DATA EXTRACT =>
◆ ◆ ◆ ◆ ◆ ◆ ◆
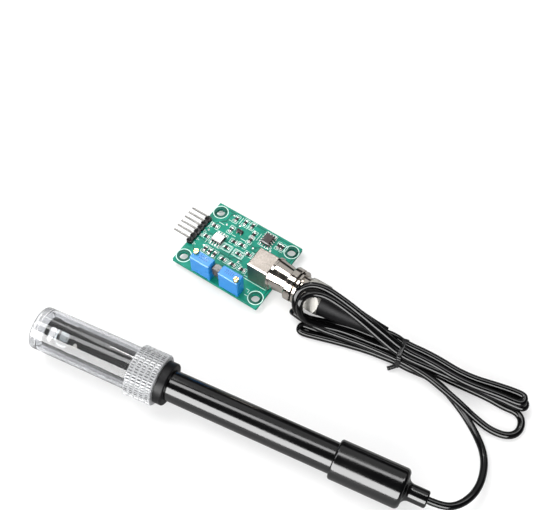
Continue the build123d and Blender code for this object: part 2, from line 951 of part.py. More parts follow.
with BuildPart() as header_pins:
    for place in header_places:
        upright = Plane(
            origin=board_plane.from_local_coords((0, place[1], 0)),
            x_dir=board_plane.x_dir,
            z_dir=-board_plane.y_dir,
        )
        with BuildSketch(upright) as bent_pin:
            with BuildLine():
                FilletPolyline(
                    (header_leg, -board_top),
                    (header_leg, pin_lift),
                    (header_tip, pin_lift),
                    radius=pin_bend_r + pin_size / 2,
                )
            trace(line_width=pin_size)
            chamfer(bent_pin.vertices().group_by(Axis.X)[0], pin_size / 4)
        extrude(amount=pin_size / 2, both=True)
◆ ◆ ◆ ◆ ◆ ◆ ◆
WHAT IS ASKED =>
Reproduce all of the data exactly as given.

FINAL RESULT =>
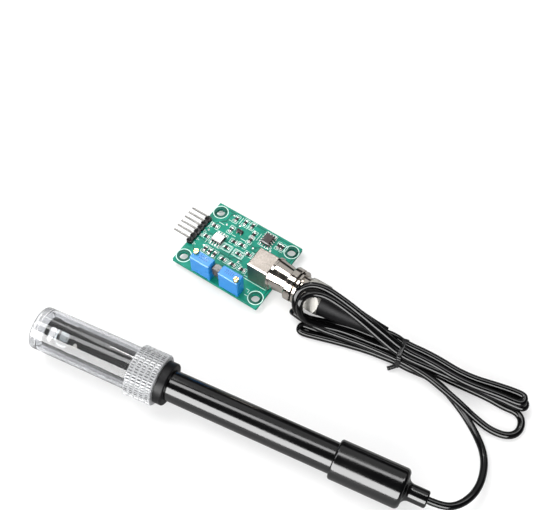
Continue the build123d and Blender code for this object: part 2, from line 951 of part.py. More parts follow.
with BuildPart() as header_pins:
    for place in header_places:
        upright = Plane(
            origin=board_plane.from_local_coords((0, place[1], 0)),
            x_dir=board_plane.x_dir,
            z_dir=-board_plane.y_dir,
        )
        with BuildSketch(upright) as bent_pin:
            with BuildLine():
                FilletPolyline(
                    (header_leg, -board_top),
                    (header_leg, pin_lift),
                    (header_tip, pin_lift),
                    radius=pin_bend_r + pin_size / 2,
                )
            trace(line_width=pin_size)
            chamfer(bent_pin.vertices().group_by(Axis.X)[0], pin_size / 4)
        extrude(amount=pin_size / 2, both=True)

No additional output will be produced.